その後、辛亥革命に至る過程で、日本は清朝から大量の留学生を招き入れて、清朝を打倒する中核となる結社を構成する人々を生み出しました。そして、彼らによって清朝の打倒と漢民族による共和制が掲げられて活動が行われることになりました。同じアジアに存在した新興かつ強力な日本という魅力的な国家が存在したことが同革命に与えた影響は大きかったと推量します。
政治体制は米国やソ連のように積極的に輸出しなくとも、世界各国では同時代で最も望ましい体制を模倣しようという動きが出てくるものです。現在、中国国内で民主化の動きが力を持ち得ていないことは、アジアにおける日本の停滞に起因するものと言えるでしょう。これでは、中国人民が政治的なリスクを冒してまで日本の制度を模倣しないのも無理からぬことです。
むしろ、日本側では太子党支配のような与野党の世襲支配が横行し、中国の政治の有様を日本側が模倣しつつあると言っても過言ではない状況が生まれています。日本国民は自国の民主主義の変質に対して危機意識を持つべきです。
日本の構造改革による再成長が東アジアに民主化をもたらす
アジアに民主化と安定化をもたらす最も良い方法は、日本が経済成長を再び取り戻して、中国人民から魅力的な国家として再評価されることです。
私たちは中国の軍事的な脅威に対して自衛力を充実させるだけでなく、お互いの国が政治体制の優劣を競い合っているという自覚をもつべきでしょう。そして、その政治体制の優劣とは経済成長の優劣によって測られるものであり、中長期的には経済力で勝利した陣営の政治体制が両国で選択されることになります。
日本人は自らの生活にのみ汲々とした政治意識の中で、金融緩和だ、財政出動だ、などと、モルヒネ経済で目の前の問題を誤魔化すことを続けています。しかし、失われた20年を続けた反省を真摯に生かし、現実の問題への対処に取り組むべきときが来ているのではないでしょうか。

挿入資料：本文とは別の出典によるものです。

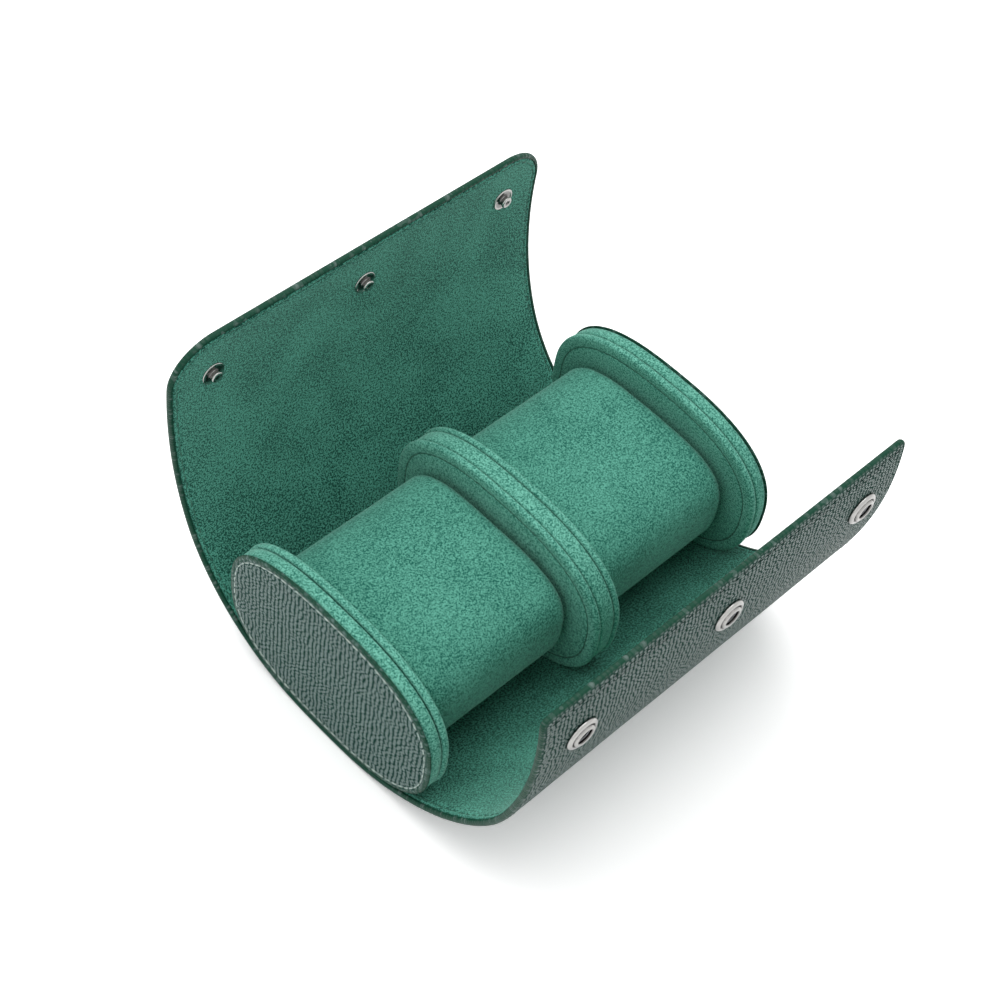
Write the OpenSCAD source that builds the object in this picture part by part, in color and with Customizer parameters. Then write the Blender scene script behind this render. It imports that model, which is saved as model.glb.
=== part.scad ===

アジアの人々が中国共産党のような独裁・世襲体制で過ごすことになるのか、それとも自由で民主的な国で過ごすことになるのか。日本はアジアの未来に大きな影響を及ぼす影響力がある国です。
台湾が自らの勇気を出して民進党という選択を行ったことを受けて、日本も甘ったれた経済・社会の在り方を捨てて、もう一度アジアに冠たる国家を目指して努力をすることが望まれます。